Ontario’s government is currently planning a stage-by-stage approach to reopen the economy, to ensure there are appropriate measures in place so workplaces can open safely. Premier Doug Ford made the announcement earlier this week.

"Our top priority remains protecting the health and safety of the people of Ontario and supporting our frontline heroes as we do everything in our power to contain and defeat this deadly virus," said Ford.

"At the same time, we are preparing for the responsible restart of our economy. This next phase of our response to COVID-19 is designed to help us map out what needs to be done, and when, to get us back on the road to recovery."

Public health officials will carefully monitor each stage for two to four weeks, as they assess the evolution of the COVID-19 outbreak to determine if it is necessary to change course to maintain public health.

Gemmill says the easing of the restrictions do bring some benefits, but they must be done with caution and a number of precautions in place to keep communities as safe as possible from COVID-19.

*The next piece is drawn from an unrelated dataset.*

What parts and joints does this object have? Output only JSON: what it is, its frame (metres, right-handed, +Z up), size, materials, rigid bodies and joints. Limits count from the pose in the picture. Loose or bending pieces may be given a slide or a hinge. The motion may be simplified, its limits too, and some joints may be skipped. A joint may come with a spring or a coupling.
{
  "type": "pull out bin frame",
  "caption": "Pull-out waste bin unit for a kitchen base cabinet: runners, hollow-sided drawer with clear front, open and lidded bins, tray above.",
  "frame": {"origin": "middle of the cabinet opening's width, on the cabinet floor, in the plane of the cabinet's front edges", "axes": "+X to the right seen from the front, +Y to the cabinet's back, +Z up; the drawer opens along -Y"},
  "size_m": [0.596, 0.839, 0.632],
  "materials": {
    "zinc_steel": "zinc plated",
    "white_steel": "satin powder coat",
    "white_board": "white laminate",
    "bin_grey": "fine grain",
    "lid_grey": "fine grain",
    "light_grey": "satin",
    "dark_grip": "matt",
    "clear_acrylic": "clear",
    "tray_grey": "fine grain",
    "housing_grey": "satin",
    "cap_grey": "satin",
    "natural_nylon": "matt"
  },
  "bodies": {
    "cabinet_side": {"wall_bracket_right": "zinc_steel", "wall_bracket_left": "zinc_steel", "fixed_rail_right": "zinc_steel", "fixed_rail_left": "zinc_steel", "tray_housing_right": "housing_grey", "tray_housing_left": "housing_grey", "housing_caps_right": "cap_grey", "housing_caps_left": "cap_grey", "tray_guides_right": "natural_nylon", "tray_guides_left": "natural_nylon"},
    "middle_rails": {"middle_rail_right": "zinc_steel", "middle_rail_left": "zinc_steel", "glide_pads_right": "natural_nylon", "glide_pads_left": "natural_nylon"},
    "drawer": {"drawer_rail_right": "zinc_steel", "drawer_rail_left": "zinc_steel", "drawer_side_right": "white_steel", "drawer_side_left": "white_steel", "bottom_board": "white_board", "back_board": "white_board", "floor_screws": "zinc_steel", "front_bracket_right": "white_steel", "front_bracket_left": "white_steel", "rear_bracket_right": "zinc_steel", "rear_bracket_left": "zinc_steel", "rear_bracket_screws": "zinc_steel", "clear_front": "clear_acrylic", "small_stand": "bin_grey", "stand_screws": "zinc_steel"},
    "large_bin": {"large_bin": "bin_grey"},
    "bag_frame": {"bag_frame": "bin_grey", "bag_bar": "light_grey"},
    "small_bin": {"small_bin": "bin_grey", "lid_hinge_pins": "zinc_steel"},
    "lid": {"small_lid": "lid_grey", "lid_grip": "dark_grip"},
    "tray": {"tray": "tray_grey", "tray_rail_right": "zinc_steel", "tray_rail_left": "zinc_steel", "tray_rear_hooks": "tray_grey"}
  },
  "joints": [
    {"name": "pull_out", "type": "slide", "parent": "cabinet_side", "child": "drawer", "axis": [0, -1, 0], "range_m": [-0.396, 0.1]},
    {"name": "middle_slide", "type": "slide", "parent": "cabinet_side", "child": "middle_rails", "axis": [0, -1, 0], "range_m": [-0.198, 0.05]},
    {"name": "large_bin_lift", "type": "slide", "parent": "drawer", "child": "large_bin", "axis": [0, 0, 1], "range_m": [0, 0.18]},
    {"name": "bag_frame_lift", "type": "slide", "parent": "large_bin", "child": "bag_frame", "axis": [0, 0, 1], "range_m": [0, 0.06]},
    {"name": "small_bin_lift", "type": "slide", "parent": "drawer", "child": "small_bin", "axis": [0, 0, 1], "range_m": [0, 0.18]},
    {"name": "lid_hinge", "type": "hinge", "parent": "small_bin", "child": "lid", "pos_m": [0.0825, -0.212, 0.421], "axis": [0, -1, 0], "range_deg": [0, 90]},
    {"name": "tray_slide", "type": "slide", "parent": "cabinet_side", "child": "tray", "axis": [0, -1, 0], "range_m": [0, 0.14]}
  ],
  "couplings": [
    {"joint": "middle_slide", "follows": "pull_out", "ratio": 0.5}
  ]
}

“Whatever opens up, still needs to be done with the Coronavirus in mind. But this is a good thing in the sense that we want there to be not only physical health for Ontario residents, but economic health for our population. We know what happens when people are impoverished from circumstances beyond their control.”

However, as some politicians and local leaders have pitched the idea of opening Northern Ontario up earlier than the rest of the province, Gemmill say’s it also has some merit, but it’s not worth the risk.

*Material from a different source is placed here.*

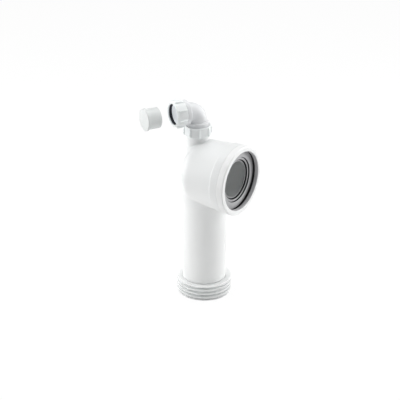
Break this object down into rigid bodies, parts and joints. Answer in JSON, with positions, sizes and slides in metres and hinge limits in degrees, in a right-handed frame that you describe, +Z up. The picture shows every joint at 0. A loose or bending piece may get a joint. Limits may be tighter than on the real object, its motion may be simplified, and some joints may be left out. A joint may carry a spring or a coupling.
{
  "type": "toilet pan connector",
  "caption": "Bent pan connector: finned seals join a toilet's outlet to an upright soil pipe, and a swivel elbow on top takes a waste pipe or its blanking plug.",
  "frame": {"origin": "centre of the outlet seal's foot, on the plane that the upright connector stands on", "axes": "+Z up the spigot pipe, +X out of the pan socket, +Y to the left of someone looking out of the pan socket"},
  "size_m": [0.1839, 0.186, 0.4277],
  "materials": {
    "body_plastic": "satin",
    "ring_plastic": "satin",
    "elbow_plastic": "satin",
    "nut_plastic": "satin",
    "plug_plastic": "satin",
    "washer_plastic": "satin",
    "dark_plastic": "satin",
    "inlet_rubber": "matt",
    "outlet_rubber": "matt",
    "dark_rubber": "matt"
  },
  "bodies": {
    "connector": {"connector_body": "body_plastic", "seal_retaining_ring": "ring_plastic", "inlet_seal": "inlet_rubber", "outlet_seal": "outlet_rubber", "boss_seal_ring": "dark_rubber", "boss_slip_washer": "washer_plastic"},
    "elbow": {"swivel_elbow": "elbow_plastic", "waste_seal_ring": "dark_rubber", "waste_slip_washer": "dark_plastic"},
    "lower_nut": {"boss_nut": "nut_plastic"},
    "side_nut": {"waste_nut": "nut_plastic"},
    "plug": {"blanking_plug": "plug_plastic"}
  },
  "joints": [
    {"name": "elbow_swivel", "type": "hinge", "parent": "connector", "child": "elbow", "pos_m": [-0.0195, 0, 0.3988], "axis": [0, 0, 1], "continuous": true},
    {"name": "boss_nut_turn", "type": "hinge", "parent": "elbow", "child": "lower_nut", "pos_m": [-0.0195, 0, 0.3568], "axis": [0, 0, 1], "continuous": true},
    {"name": "waste_nut_turn", "type": "hinge", "parent": "elbow", "child": "side_nut", "pos_m": [-0.0195, 0, 0.3988], "axis": [-0.4787, -0.878, 0], "continuous": true},
    {"name": "plug_slide", "type": "slide", "parent": "elbow", "child": "plug", "axis": [-0.4787, -0.878, 0], "range_m": [-0.0576, 0]}
  ]
}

“In the northwest, we don’t have good evidence of local transmission. So there is merit to it. But I would be very worried at this point in time if we went ahead with a separate plan for the north, and then discovering that we were in the middle of community transmission.”

“We would not want to find ourselves in that situation with an outbreak, when everyone else is reopening, and that will take things that much longer to open up locally. There’s merit to the point of view, but in my opinion, the preferred way to do this would be to be in-step with the rest of the province.”

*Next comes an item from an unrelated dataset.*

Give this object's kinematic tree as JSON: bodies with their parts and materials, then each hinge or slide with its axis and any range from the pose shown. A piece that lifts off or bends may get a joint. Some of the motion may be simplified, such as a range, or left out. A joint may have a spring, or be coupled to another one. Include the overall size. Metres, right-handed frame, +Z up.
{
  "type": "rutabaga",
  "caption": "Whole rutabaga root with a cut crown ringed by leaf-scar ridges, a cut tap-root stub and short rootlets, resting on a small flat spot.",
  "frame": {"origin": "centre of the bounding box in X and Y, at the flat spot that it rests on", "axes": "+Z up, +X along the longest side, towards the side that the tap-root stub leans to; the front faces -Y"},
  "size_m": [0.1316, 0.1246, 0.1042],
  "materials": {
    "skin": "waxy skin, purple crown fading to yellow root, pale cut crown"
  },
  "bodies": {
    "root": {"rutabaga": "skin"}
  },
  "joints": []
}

Gemmill says the idea is typically linked to Northern Ontario and northwestern Ontario both seeing very low numbers of confirmed COVID-19 cases, but Gemmill notes that these numbers are constantly being updated.

“There’s two possibilities here. One is that the restrictions in place were so effective in the northwest, that it stopped a wave of COVID-19 from arriving. That’s what I’m hoping is correct. The second, is that the restrictions are simply delaying the wave. If that’s the case, I wouldn’t want to see things opened up and see ourselves in a situation where we are in trouble.”

Ontario’s plan to reopen the economy includes:

Stage 1: For businesses that were ordered to close or restrict operations, opening select workplaces that can immediately modify operations to meet public health guidance. Opening some outdoor spaces like parks and allowing for a greater number of individuals to attend some events. Hospitals would also begin to offer some non-urgent and scheduled surgeries, and other health care services.

Stage 2: Opening more workplaces, based on risk assessments, which may include some service industries and additional office and retail workplaces. Some larger public gatherings would be allowed, and more outdoor spaces would open.

Stage 3: Opening of all workplaces responsibly and further relaxing of restrictions on public gatherings.

Throughout each stage, continued protections for vulnerable populations must be in place, along with the continued practice of physical distancing, hand washing and respiratory hygiene, and significant mitigation plans to limit health risks.